Results from a Search for Dark Matter in the Complete LUX Exposure

We report constraints on spin-independent weakly interacting massive particle (WIMP)-nucleon scattering using a $3.35\times 10^4\mathrm{kg}$ day exposure of the Large Underground Xenon (LUX) experiment. A dual-phase xenon time projection chamber with 250 kg of active mass is operated at the Sanford Underground Research Facility under Lead, South Dakota (USA). With roughly fourfold improvement in sensitivity for high WIMP masses relative to our previous results, this search yields no evidence of WIMP nuclear recoils. At a WIMP mass of $50\mathrm{GeV}{c}^{-2}$, WIMP-nucleon spin-independent cross sections above $2.2\times {10}^{-46}{\mathrm{cm}}^2$ are excluded at the 90% confidence level.

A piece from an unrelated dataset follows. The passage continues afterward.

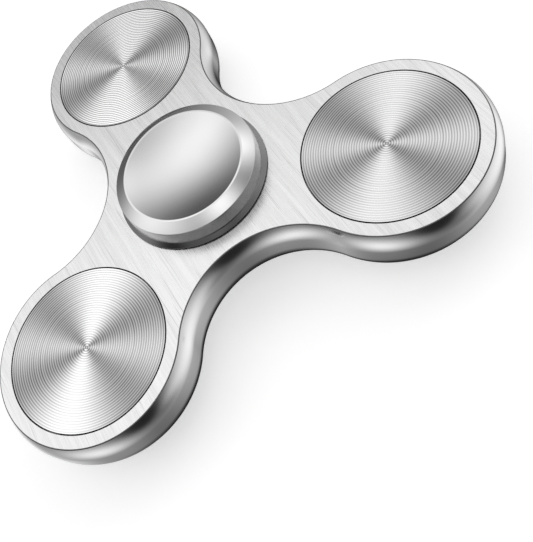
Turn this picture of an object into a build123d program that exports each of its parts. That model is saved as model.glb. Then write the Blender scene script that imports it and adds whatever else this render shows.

When combined with the previously reported LUX exposure, this exclusion strengthens to $1.1\times {10}^{-46}{\mathrm{cm}}^2$ at $50\mathrm{GeV}{c}^{-2}$.

Figure 1

WS2014–16 data passing all selection criteria. Fiducial events within 1 cm of the radial fiducial volume boundary are indicated as unfilled circles to convey their low WIMP-signal probability relative to background models (in particular, the ${}^{206}\mathrm{Pb}$ wall background). Exposure-weighted average ER and NR bands are indicated in blue and red, respectively (mean, 10%, and 90% contours indicated). Of the 16 models used, the scale of model variation is indicated by showing the extrema boundaries (the upper edge of the highest-S2 model and the lower edge of the lowest-S2 model) as fainter dashed lines for both ER and NR. Gray curves indicate a data selection boundary applied before application of the profile likelihood ratio method. Green curves indicate mean (exposure-weighted) energy contours in the ER interpretation (top labels) and NR interpretation (lower labels), with extrema models dashed.

Figure 2

Efficiencies for NR event detection, estimated using simulation with parameters tuned to calibration data. In descending order of efficiency—red: detection of an S2 (and classification as such by analysis); green: detection of an S1 ($\ge 2$ PMTs detecting photons); blue: detection of both an S1 and an S2; black: detection passing analysis selection criteria. Solid curves indicate exposure-weighted means of the 16 calibrated models. The scale of model variation is illustrated by including the efficiencies of the date and $z$ bins with highest and lowest total efficiency (black dashed curves). Below 1.1 keV nuclear recoil energy, the lowest energy for which light yield was measured in [11], efficiency is conservatively assumed to be zero.

Figure 3

Upper limits on the spin-independent elastic WIMP-nucleon cross section at 90% C.L. The solid gray curves show the exclusion curves from LUX WS2013 (95 live days) [9] and LUX WS2014–16 (332 live days, this work). These two data sets are combined to give the full LUX exclusion curve in solid black (“LUX $\mathrm{WS}2013+\mathrm{WS}2014–16$”). The 1– and $2-\sigma$ ranges of background-only trials for this combined result are shown in green and yellow, respectively; the combined LUX $\mathrm{WS}2013+\mathrm{WS}2014–16$ limit curve is power constrained at the $-1\sigma$ level. Also shown are limits from XENON100 [45] (red), DarkSide-50 [46] (orange), and PandaX-II [47] (purple). The expected spectrum of coherent neutrino-nucleus scattering by ${}^8\mathrm{B}$ solar neutrinos can be fit by a WIMP model as in [48], plotted here as a black dot. Parameters favored by SUSY CMSSM [49] before this result are indicated as dark and light gray ($1-$ and $2-\sigma$) filled regions.